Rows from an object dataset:
#####

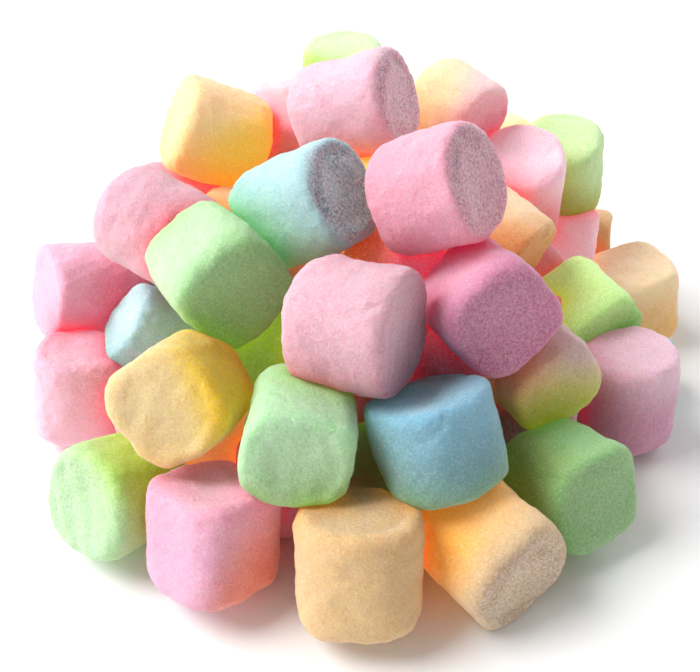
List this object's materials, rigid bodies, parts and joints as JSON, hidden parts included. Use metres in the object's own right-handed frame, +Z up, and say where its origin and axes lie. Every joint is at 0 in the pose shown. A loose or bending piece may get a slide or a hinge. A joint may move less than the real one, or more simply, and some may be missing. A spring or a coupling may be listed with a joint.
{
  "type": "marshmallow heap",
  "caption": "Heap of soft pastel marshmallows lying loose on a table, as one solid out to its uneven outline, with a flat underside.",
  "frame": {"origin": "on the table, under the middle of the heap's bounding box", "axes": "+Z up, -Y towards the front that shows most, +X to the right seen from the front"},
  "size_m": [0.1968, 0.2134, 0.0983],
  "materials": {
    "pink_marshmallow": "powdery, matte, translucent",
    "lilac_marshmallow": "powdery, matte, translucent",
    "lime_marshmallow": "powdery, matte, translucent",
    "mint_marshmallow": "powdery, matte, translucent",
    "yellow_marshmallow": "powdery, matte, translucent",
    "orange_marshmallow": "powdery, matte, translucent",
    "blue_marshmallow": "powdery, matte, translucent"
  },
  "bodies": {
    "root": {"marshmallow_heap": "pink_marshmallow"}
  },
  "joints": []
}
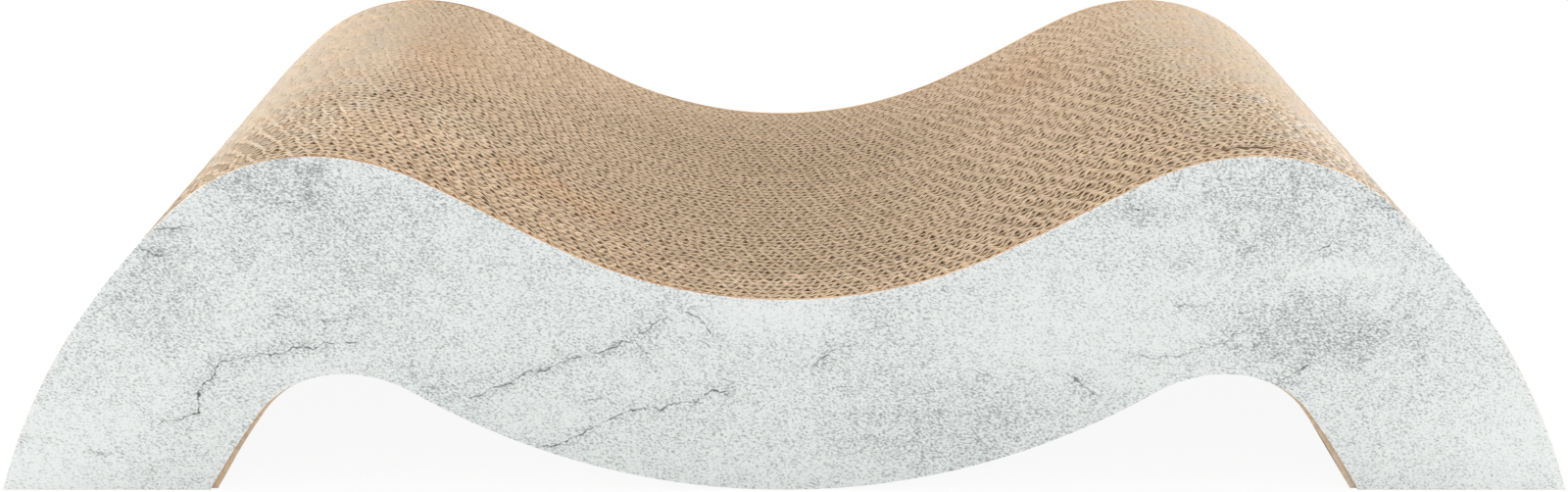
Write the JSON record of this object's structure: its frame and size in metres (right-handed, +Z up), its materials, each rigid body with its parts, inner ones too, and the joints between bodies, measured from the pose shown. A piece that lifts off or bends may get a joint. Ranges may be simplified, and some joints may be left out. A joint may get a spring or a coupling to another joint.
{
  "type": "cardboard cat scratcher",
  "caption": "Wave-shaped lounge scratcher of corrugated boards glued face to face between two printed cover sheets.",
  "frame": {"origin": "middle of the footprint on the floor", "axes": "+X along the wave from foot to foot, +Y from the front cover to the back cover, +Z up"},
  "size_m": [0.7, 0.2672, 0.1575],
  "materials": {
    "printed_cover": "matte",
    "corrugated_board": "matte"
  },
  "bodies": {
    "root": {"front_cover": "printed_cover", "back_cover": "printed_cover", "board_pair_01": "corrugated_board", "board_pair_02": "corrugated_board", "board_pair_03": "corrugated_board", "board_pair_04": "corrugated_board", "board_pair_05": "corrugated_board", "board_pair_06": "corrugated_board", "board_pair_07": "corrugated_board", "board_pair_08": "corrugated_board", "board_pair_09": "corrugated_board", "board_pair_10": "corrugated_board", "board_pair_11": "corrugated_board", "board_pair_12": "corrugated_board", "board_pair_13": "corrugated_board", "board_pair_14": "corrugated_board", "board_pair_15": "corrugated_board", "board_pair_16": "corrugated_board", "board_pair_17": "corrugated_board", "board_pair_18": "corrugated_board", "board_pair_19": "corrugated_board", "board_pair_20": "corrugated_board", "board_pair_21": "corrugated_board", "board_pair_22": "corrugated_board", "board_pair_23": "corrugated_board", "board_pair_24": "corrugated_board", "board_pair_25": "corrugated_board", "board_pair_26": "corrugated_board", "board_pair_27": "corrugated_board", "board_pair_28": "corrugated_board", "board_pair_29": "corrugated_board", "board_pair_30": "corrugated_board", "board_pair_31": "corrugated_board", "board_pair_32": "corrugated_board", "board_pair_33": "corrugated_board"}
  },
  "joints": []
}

#####

*Problem details*. Reproduce the full listing word for word.

*Finished task*.
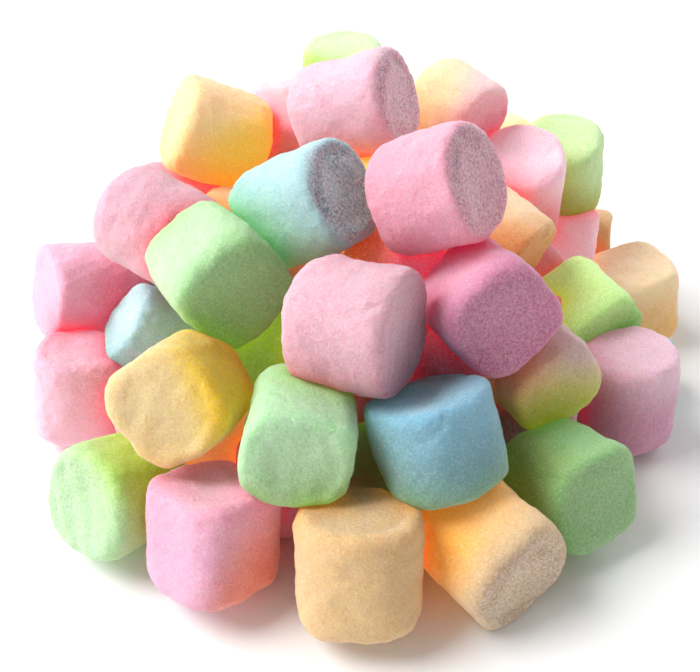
List this object's materials, rigid bodies, parts and joints as JSON, hidden parts included. Use metres in the object's own right-handed frame, +Z up, and say where its origin and axes lie. Every joint is at 0 in the pose shown. A loose or bending piece may get a slide or a hinge. A joint may move less than the real one, or more simply, and some may be missing. A spring or a coupling may be listed with a joint.
{
  "type": "marshmallow heap",
  "caption": "Heap of soft pastel marshmallows lying loose on a table, as one solid out to its uneven outline, with a flat underside.",
  "frame": {"origin": "on the table, under the middle of the heap's bounding box", "axes": "+Z up, -Y towards the front that shows most, +X to the right seen from the front"},
  "size_m": [0.1968, 0.2134, 0.0983],
  "materials": {
    "pink_marshmallow": "powdery, matte, translucent",
    "lilac_marshmallow": "powdery, matte, translucent",
    "lime_marshmallow": "powdery, matte, translucent",
    "mint_marshmallow": "powdery, matte, translucent",
    "yellow_marshmallow": "powdery, matte, translucent",
    "orange_marshmallow": "powdery, matte, translucent",
    "blue_marshmallow": "powdery, matte, translucent"
  },
  "bodies": {
    "root": {"marshmallow_heap": "pink_marshmallow"}
  },
  "joints": []
}
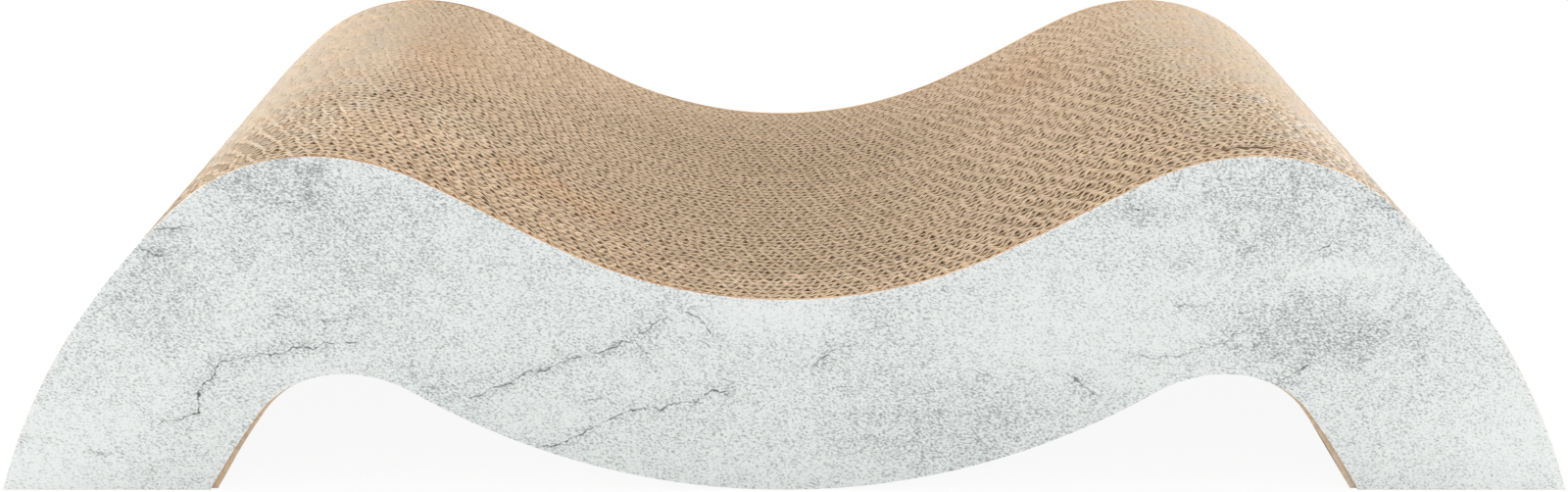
Write the JSON record of this object's structure: its frame and size in metres (right-handed, +Z up), its materials, each rigid body with its parts, inner ones too, and the joints between bodies, measured from the pose shown. A piece that lifts off or bends may get a joint. Ranges may be simplified, and some joints may be left out. A joint may get a spring or a coupling to another joint.
{
  "type": "cardboard cat scratcher",
  "caption": "Wave-shaped lounge scratcher of corrugated boards glued face to face between two printed cover sheets.",
  "frame": {"origin": "middle of the footprint on the floor", "axes": "+X along the wave from foot to foot, +Y from the front cover to the back cover, +Z up"},
  "size_m": [0.7, 0.2672, 0.1575],
  "materials": {
    "printed_cover": "matte",
    "corrugated_board": "matte"
  },
  "bodies": {
    "root": {"front_cover": "printed_cover", "back_cover": "printed_cover", "board_pair_01": "corrugated_board", "board_pair_02": "corrugated_board", "board_pair_03": "corrugated_board", "board_pair_04": "corrugated_board", "board_pair_05": "corrugated_board", "board_pair_06": "corrugated_board", "board_pair_07": "corrugated_board", "board_pair_08": "corrugated_board", "board_pair_09": "corrugated_board", "board_pair_10": "corrugated_board", "board_pair_11": "corrugated_board", "board_pair_12": "corrugated_board", "board_pair_13": "corrugated_board", "board_pair_14": "corrugated_board", "board_pair_15": "corrugated_board", "board_pair_16": "corrugated_board", "board_pair_17": "corrugated_board", "board_pair_18": "corrugated_board", "board_pair_19": "corrugated_board", "board_pair_20": "corrugated_board", "board_pair_21": "corrugated_board", "board_pair_22": "corrugated_board", "board_pair_23": "corrugated_board", "board_pair_24": "corrugated_board", "board_pair_25": "corrugated_board", "board_pair_26": "corrugated_board", "board_pair_27": "corrugated_board", "board_pair_28": "corrugated_board", "board_pair_29": "corrugated_board", "board_pair_30": "corrugated_board", "board_pair_31": "corrugated_board", "board_pair_32": "corrugated_board", "board_pair_33": "corrugated_board"}
  },
  "joints": []
}